Security Federal Corp’s Modest Growth and Stable Returns Constrained by Regional Market Sensitivities

SECURITY FEDERAL CORP, a community bank with CDFI certification, leverages its niche regional focus but faces growth limits tied to economic and regulatory factors.

Highlights

Security Federal Corporation operates as a regional community bank, emphasizing residential and commercial real estate lending in select counties across South Carolina and Georgia. Its status as a Certified Community Development Financial Institution (CDFI) supports its mission to serve underserved markets and affords access to specialized funding, creating a defensive moat. Over recent years, the company delivered moderate net income growth and maintained disciplined capital allocation through dividends and share repurchases.
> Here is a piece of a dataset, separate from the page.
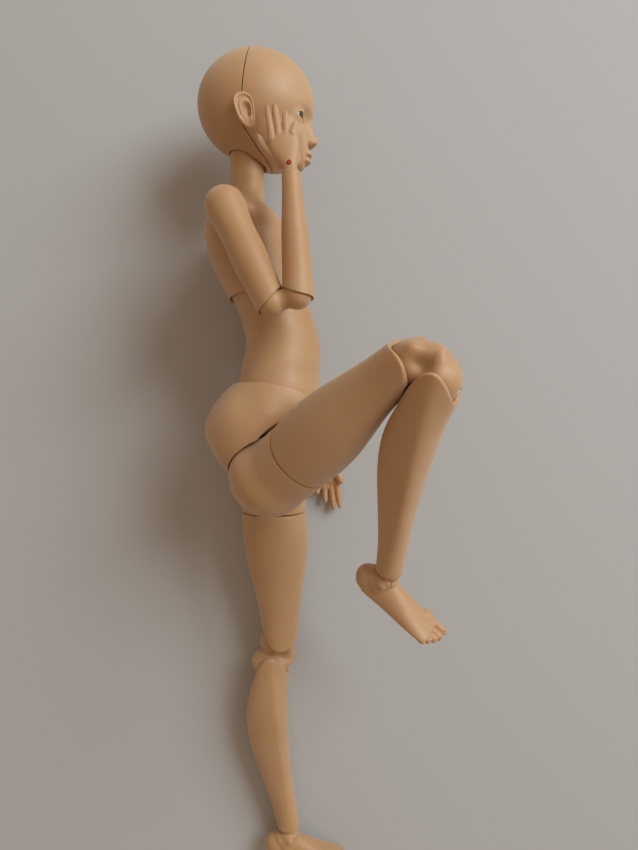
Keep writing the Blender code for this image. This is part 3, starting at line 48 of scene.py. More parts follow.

However, concentrated geographic exposure and market competition constrain scale and inflate sensitivity to local economic swings. Monitoring loan portfolio quality, liquidity management, and CDFI regulatory developments will be key to evaluating future performance trajectories.

Business Overview

Security Federal Corporation is a bank holding company operating through its wholly owned Security Federal Bank. It focuses on community banking services within regional markets primarily across counties in South Carolina (Aiken, Richland, Lexington) and Georgia (Columbia, Richmond). The bank’s lending mix includes residential and commercial real estate loans, consumer home equity lines of credit (HELOCs), construction loans, and agricultural financing. Its Certified Community Development Financial Institution (CDFI) designation facilitates lending to underserved communities by providing access to specialized funding programs and incentives that diversify revenue sources beyond traditional interest income streams [S1],[S14].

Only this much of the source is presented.